連邦大統領選挙と連立政権の混乱

 

来年の総選挙を前に、メルケル首相ひきいる大連立政権で、内部対立が目立ち始めている。

特に連邦大統領選挙をめぐって、5月26日に社会民主党(SPD)が、ゲジーネ・シュヴァン氏を候補として擁立したことは、キリスト教民主同盟(CDU)・社会同盟(CSU)に強い衝撃を与えた。

CDU・CSUは、現職のケーラー大統領が続投することを希望している。

連立政権を構成する2つの党が、別々の候補を推薦するというだけでも、政府部内に強い不協和音があることを示している。

だがCDU・CSUを、最も怒らせたことは、シュヴァン候補が大統領選挙の際に、左派政党リンクス・パルタイの票を得なくては、当選できないことである。

シュヴァン氏は、「リンクス・パルタイが生まれたのは、ドイツ統一とグローバル化の結果であり、無視することはできない」という趣旨の発言を行っており、この党に対して批判的な姿勢はとっていない。

それどころか、「リンクス・パルタイと(自分を選ぶように)交渉はしないが、話し合いは行う」と、意味深長な発言をしている。

メルケル首相をはじめ、CDU・CSU幹部は、「シュヴァン氏の擁立によって、SPDがまた一歩リンクス・パルタイに歩み寄った」と厳しく批判している。

SPDのベック党首は、各州のSPD党支部が、州議会でリンクス・パルタイと連立することを承認している。

ベック氏は「連邦議会ではリンクス・パルタイとは組まない」と発言している。

しかし、CDU・CSU側は、今回のシュヴァン氏擁立について、連邦レベルでもSPDが左派政党と協力しようとしている姿勢の現われだとみて、警戒している。

一方、リンクス・パルタイの赤い津波は、旧西ドイツの州にもひたひたと押し寄せている。

5月25日にシュレスヴィヒ・ホルシュタイン州で行われた地方自治体選挙でも、左派政党は躍進して6・9%の得票率を確保。一方、既成政党CDUとSPDは得票率を大幅に減らした。

西側でも、リンクス・パルタイの「社会保障削減に歯止めをかけ、所得格差を減らそう」という訴えに共感する庶民が増えているのだ。

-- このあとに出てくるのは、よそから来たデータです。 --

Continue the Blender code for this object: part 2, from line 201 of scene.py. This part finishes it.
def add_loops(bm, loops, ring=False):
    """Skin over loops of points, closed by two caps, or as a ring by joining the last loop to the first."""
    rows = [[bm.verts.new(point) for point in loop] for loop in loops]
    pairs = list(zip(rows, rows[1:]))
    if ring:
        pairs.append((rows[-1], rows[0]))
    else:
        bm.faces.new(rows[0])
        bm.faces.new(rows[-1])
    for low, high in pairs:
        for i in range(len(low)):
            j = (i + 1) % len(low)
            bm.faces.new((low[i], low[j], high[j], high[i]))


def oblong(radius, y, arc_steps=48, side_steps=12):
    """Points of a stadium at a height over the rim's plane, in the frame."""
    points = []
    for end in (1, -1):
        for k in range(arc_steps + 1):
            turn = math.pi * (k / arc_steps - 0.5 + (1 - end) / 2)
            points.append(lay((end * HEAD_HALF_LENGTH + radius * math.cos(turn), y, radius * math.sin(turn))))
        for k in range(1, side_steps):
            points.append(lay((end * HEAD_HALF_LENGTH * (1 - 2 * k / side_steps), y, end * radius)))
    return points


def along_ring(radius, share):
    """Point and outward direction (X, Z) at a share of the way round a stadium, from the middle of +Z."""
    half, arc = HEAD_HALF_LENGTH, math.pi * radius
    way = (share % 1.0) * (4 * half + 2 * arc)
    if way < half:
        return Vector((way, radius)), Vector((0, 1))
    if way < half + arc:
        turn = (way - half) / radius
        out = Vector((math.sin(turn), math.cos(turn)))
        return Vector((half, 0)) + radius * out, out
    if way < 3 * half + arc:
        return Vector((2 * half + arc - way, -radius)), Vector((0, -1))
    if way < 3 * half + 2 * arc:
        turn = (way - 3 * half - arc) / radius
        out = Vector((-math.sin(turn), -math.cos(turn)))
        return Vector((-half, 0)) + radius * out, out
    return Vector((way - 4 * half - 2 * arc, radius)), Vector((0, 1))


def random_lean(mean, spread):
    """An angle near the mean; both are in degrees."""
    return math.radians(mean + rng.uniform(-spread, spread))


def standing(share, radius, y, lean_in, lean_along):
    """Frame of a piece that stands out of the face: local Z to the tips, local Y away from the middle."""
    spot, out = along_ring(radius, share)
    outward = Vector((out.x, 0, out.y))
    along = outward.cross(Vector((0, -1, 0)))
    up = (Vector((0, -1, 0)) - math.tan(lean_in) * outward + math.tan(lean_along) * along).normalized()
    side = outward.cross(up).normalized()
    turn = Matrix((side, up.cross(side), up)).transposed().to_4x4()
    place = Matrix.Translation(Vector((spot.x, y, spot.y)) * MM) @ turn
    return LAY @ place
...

しかし、リンクス・パルタイの綱領を読んでみても、現在の政府の財政状態で、本当に社会保障サービスを増やしたり、教育などのために500億ユーロもの投資を行ったりすることができるのかどうかが、見えてこない。

シュヴァン氏自身も、「リンクス・パルタイは、グローバル化に対するドイツの解答を提示していない」と分析している。

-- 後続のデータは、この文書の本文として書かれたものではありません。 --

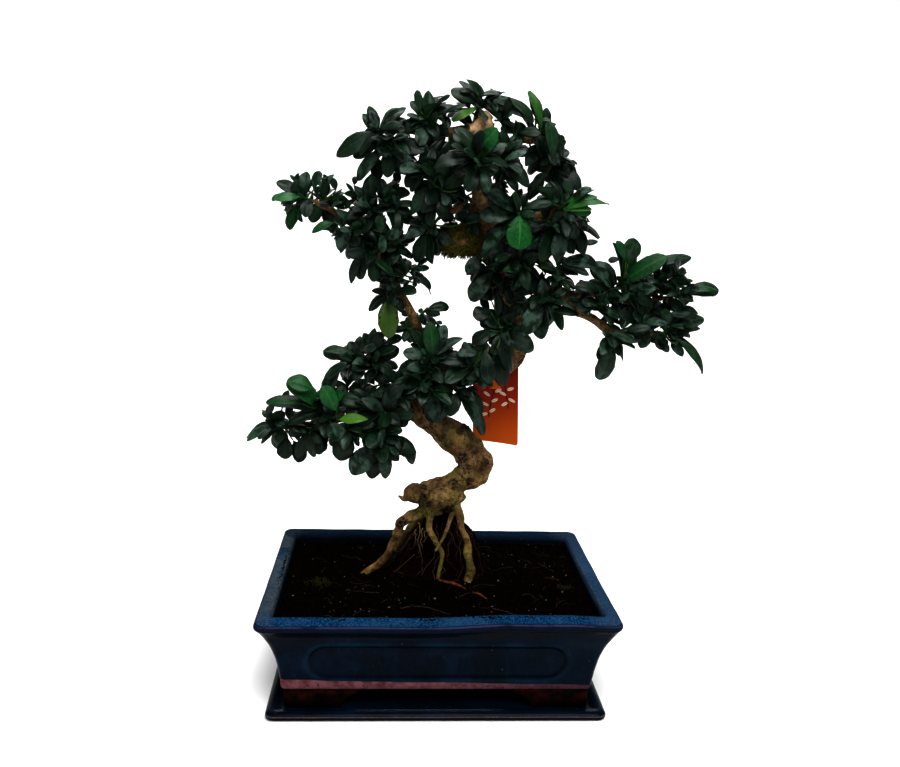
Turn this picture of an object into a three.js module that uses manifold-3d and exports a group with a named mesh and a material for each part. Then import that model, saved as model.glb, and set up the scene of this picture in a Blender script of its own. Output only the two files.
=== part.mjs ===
import * as THREE from "three";
import { mergeVertices } from "three/addons/utils/BufferGeometryUtils.js";
import Module from "manifold-3d";

// Fukien tea bonsai: an S-shaped tree standing on bare roots in a glazed rectangular pot on its saucer.
// Millimetres, +Z up. The origin is on the surface it stands on, under the middle of the pot.
const wasm = await Module();
wasm.setup();

// Gap left between neighbouring pieces, and the length that joined pieces reach into each other.
const GAP = 0.3;
const SINK = 1;
const MERGE = 0.01;

// Saucer.
const SAUCER_WIDTH = 245;
const SAUCER_DEPTH = 175;
const SAUCER_HEIGHT = 6.5;
const SAUCER_FLOOR = 3.6;
const SAUCER_SLOPE = 9;
const SAUCER_CORNER = 6;
const SAUCER_RIM = 2.6;

// Pot. The profile rows are [inset from the rim's outer edge, height].
const POT_WIDTH = 260;
const POT_DEPTH = 190;
const POT_TOP = 76;
const POT_UNDERSIDE = 19;
const POT_FLOOR = 27;
const POT_CORNER = 7;
const POT_OUTSIDE = [
  [18, POT_UNDERSIDE],
  [17, 20.5],
  [16.6, 27],
  [15.4, 35],
  [13.2, 45],
  [10, 55],
  [6, 63.5],
  [2.4, 69.5],
  [0.4, 72],
  [0.2, 74.4],
  [1.6, POT_TOP],
];
const POT_INSIDE = [
  [10.4, POT_TOP],
  [11.8, 74.6],
  [12.6, 68],
  [17, 58],
  [20.5, 46],
  [23, 34],
  [25, POT_FLOOR],
];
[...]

社会保障削減は、長年の「ドイツ病」を治して失業者の数を減らすために、シュレーダー氏が始めたものである。

現在のドイツ社会の左旋回は、そうした治療の試みに対する、患者の強い拒否反応だ。

ドイツ人たちは、どちらの道を選ぼうとしているのか。来年の連邦議会選挙へ向けての政局の動向から、目を離せない。